Webster flees the Music City to pursue … a career in music
Traditionally, people move to Nashville to pursue a career in music.
Faye Webster did quite the opposite, leaving Nashville's Belmont University, where she initially enrolled in the songwriting program before transferring to photography and graphic design early in her academic career, for her hometown of Atlanta.
“It just hit me one day in songwriting class. I was like, ‘What am I doing? These people can't help me. You can't do anything with the songwriting degree,'” said Webster, who opens for Stella Donnelly at Ace of Cups on Wednesday, March 27. “I think Belmont's a great school … but the city of Nashville, I couldn't stand it. It's just not diverse at all, and it was very unappealing to me. So that's why I dropped out and came home.”
Once home, Webster connected with the hip-hop oddballs at Awful Records, which released Webster's self-titled 2017 sophomore album, a record deeply rooted in the country and western Webster grew up absorbing via her dad's record collection. In addition to the occasional musical collaboration — Awful rapper Father appears on Webster's forthcoming album, Atlanta Millionaires Club, out May 24 on Secretly Canadian — Atlanta's booming hip-hop scene also proved fertile ground for the musician's burgeoning photography career, allowing her to capture colorful portraits of artists such as Killer Mike, Migos' Offset and middle school pal Lil Yachty, among others.
Early in her music career, Webster said she was merely emulating the sounds of her youth, particularly on her debut, which she recorded as a young teenager. “I was playing all these shows and my dad was like, ‘You have no music to sell!'” she said. “I think I was just guilt-tripped into making that first record. It was definitely just a reflection of what I grew up on.”
But Webster said Millionaires Club is more reflective of who she is now, her direct lyrics tackling heartbreak with humor intact. Witness the swooning, pedal steel-kissed “Johnny,” where Webster envisions an ex hearing the song and subsequently being crushed by it.

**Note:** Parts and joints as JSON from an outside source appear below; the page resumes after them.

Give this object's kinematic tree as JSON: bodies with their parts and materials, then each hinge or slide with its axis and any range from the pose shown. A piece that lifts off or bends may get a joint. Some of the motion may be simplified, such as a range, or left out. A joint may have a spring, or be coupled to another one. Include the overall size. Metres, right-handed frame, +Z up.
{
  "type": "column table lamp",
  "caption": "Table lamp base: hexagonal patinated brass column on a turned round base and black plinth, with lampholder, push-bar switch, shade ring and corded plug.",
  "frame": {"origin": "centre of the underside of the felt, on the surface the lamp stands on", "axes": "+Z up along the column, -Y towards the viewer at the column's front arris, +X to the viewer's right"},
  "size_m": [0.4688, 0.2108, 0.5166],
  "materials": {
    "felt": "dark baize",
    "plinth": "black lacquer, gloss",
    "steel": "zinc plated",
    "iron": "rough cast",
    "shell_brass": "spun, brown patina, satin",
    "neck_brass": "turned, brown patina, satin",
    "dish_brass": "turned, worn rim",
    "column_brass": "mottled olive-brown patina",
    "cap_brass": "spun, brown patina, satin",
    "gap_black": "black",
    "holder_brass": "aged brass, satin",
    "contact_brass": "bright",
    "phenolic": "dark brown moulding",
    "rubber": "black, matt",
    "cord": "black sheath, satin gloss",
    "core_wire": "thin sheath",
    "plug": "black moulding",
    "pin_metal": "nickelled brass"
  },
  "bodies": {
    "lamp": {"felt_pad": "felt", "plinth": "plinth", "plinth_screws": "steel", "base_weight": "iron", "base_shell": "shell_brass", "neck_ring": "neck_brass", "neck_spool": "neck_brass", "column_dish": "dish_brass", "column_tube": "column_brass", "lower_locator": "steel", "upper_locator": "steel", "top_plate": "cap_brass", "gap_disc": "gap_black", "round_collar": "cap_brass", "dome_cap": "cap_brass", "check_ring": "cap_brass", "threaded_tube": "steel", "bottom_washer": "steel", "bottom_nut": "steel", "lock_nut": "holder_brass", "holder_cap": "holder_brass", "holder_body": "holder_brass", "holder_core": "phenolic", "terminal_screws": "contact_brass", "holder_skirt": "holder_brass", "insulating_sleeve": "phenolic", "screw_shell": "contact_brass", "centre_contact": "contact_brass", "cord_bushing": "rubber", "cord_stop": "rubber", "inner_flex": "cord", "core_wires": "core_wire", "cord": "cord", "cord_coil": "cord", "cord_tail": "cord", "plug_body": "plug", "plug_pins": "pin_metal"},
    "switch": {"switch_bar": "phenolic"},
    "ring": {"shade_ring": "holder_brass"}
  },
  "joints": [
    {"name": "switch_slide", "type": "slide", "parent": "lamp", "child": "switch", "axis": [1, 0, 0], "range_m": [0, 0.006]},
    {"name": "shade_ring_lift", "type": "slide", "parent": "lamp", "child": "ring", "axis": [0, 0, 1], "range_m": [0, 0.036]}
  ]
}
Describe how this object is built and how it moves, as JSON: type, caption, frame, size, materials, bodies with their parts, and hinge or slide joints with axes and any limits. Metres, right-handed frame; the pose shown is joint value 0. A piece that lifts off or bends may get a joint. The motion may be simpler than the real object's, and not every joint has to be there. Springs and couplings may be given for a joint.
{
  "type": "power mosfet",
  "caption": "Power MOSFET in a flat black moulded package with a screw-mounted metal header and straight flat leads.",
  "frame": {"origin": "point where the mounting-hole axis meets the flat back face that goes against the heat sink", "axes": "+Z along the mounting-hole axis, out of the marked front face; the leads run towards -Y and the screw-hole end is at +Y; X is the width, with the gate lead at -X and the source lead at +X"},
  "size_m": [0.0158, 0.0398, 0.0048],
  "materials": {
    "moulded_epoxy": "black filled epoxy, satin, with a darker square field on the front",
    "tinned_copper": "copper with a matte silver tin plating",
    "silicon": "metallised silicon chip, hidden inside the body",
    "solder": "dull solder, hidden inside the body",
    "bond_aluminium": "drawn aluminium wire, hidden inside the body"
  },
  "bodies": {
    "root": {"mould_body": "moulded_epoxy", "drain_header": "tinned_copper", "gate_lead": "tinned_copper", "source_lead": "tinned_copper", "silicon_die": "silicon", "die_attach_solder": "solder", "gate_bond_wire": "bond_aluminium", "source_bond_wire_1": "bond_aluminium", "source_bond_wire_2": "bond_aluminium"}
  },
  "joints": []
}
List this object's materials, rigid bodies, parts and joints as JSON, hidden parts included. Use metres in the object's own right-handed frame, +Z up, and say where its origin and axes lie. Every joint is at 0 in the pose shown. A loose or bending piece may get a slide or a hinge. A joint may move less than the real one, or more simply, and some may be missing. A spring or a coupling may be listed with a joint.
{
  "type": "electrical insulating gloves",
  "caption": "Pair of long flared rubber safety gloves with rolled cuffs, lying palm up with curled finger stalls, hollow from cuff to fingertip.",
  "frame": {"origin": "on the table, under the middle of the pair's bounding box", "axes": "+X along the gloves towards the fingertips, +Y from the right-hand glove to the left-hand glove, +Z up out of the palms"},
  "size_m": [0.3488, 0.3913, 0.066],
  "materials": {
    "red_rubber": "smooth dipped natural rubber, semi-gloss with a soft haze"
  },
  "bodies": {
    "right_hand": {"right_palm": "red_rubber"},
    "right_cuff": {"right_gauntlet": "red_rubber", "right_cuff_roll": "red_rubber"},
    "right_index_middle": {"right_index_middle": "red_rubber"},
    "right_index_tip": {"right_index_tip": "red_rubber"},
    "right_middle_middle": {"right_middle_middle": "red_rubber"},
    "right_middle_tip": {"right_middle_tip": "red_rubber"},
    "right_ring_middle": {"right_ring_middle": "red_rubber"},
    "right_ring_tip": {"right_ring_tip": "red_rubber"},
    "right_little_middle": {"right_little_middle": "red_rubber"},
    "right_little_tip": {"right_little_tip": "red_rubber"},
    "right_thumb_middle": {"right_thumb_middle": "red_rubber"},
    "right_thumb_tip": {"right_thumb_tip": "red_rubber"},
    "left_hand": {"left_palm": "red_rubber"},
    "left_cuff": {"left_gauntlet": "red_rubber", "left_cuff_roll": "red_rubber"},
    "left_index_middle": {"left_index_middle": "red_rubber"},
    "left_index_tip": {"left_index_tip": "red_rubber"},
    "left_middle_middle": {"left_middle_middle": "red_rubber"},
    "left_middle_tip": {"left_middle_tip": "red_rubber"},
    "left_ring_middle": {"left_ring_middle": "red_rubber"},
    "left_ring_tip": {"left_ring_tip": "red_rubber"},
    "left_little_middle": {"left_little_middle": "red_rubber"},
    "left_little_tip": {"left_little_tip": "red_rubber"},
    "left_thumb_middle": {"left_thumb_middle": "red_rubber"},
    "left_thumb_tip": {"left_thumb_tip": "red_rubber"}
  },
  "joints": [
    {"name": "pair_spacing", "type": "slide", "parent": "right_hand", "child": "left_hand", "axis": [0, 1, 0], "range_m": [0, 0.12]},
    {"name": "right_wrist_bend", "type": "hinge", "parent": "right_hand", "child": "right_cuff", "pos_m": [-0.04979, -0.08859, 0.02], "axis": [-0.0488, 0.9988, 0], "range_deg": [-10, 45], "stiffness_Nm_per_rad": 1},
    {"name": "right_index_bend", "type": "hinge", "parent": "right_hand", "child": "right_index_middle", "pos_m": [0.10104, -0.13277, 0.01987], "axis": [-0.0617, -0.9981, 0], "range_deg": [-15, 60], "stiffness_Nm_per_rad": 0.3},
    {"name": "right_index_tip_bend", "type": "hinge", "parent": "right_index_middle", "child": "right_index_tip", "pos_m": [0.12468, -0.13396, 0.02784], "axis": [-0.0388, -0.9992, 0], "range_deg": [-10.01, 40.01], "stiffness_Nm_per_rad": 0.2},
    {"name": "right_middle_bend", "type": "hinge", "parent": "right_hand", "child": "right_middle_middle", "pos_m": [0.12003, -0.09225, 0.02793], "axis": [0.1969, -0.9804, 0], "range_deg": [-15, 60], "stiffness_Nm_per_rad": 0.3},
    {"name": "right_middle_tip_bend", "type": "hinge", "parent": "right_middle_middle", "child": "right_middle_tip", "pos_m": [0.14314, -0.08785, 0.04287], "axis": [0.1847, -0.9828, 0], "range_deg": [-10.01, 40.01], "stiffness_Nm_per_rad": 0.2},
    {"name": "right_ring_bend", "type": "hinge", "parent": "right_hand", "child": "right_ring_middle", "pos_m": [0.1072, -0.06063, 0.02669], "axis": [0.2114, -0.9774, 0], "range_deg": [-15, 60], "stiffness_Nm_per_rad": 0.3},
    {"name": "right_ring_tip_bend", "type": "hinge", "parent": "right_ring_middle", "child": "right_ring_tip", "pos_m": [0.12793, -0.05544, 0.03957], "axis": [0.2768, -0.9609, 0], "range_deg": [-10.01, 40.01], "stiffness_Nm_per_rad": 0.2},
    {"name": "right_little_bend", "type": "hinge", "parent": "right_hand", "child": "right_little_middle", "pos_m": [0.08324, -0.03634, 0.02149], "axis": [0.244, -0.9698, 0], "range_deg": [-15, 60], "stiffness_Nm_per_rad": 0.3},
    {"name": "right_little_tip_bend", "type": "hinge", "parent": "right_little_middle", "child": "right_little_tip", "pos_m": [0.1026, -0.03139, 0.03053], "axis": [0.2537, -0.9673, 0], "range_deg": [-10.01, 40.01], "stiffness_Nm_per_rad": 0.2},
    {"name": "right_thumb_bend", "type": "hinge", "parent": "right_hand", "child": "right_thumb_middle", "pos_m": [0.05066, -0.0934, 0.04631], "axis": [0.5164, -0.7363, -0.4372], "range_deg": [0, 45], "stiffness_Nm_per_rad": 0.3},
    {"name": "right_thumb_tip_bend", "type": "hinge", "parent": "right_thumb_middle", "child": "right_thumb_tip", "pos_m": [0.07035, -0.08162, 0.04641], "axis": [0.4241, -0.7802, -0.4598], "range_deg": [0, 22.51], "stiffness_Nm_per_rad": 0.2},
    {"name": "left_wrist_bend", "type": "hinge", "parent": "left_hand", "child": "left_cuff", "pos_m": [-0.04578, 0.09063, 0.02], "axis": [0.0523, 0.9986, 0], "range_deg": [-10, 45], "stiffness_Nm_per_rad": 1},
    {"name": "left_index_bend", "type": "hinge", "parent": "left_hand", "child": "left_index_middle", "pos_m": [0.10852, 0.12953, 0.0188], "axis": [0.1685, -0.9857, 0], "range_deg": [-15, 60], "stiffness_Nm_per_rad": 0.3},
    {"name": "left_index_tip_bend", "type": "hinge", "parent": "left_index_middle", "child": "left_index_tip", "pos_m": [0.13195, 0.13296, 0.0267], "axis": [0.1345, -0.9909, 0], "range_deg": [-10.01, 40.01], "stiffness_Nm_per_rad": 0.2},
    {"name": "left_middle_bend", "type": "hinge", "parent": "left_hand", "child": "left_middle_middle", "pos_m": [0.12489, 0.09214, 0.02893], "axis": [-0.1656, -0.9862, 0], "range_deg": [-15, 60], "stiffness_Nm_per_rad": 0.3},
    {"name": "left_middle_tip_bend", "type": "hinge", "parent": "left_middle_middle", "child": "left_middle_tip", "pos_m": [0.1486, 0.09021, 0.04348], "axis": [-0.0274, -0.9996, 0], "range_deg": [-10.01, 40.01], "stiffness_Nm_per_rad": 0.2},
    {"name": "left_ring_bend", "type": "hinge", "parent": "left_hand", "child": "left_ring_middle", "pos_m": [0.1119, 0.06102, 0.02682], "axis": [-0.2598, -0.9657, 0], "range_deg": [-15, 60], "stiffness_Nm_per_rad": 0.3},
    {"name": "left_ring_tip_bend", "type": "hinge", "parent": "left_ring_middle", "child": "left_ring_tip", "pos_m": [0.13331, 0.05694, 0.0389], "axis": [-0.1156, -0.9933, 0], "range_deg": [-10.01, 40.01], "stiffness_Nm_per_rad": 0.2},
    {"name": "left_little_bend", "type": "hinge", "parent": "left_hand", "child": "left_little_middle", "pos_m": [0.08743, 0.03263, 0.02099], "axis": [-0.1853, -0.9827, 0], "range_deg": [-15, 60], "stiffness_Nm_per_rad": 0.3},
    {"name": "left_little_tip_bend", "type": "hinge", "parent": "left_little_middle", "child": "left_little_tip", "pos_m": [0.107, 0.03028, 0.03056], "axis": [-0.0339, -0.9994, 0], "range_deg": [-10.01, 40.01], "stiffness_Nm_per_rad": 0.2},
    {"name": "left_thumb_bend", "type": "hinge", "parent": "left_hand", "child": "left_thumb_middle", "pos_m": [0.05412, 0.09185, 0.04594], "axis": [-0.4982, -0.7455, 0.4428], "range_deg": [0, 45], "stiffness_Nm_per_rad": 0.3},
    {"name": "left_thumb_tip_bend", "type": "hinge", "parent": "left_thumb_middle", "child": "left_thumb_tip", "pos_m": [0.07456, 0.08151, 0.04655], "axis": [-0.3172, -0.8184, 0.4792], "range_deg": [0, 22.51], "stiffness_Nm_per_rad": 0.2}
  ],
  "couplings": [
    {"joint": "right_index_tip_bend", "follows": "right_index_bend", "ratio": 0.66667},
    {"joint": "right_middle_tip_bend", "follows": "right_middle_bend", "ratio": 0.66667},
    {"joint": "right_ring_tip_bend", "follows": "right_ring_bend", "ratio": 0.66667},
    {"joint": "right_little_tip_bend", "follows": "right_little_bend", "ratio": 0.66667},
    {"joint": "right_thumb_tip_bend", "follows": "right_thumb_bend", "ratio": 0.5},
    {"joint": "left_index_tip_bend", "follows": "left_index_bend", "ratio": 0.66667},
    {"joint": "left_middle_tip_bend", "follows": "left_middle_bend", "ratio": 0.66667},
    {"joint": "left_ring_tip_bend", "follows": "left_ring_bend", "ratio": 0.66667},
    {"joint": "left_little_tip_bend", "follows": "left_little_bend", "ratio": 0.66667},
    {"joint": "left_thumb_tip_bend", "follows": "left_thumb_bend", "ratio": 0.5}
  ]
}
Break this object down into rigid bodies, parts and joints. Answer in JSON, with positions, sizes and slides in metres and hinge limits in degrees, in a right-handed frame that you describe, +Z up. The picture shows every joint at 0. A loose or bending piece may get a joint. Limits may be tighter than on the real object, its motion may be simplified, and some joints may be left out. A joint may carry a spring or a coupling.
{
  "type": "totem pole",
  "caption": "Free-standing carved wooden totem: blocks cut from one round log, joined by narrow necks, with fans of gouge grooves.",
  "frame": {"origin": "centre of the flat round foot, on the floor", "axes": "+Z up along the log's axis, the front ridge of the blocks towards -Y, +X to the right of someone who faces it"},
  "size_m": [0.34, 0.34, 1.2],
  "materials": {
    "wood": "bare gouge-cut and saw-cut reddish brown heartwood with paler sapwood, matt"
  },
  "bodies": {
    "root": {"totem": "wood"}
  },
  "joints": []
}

“Everybody writes about heartbreak, which is what I write about, but I try to do it in a way that's meaningful, or that people can relate to,” Webster said. “I'm trying to be very honest.”
She's also not afraid to flaunt every facet of her musical personality these days, even venturing into hip-hop on the trippy “Flowers” courtesy a guest verse from friend and mentor Father.
“I wasn't really worried [it would jar listeners] because I try to just like make my art with pride and shamelessly, so, to me, that was just an homage to Awful and Father, who helped me start my career,” Webster said. “Some people are going to hate that song, but for some people it's going to be the secret sauce. And I think that's what that song is for, and I love having it on there.”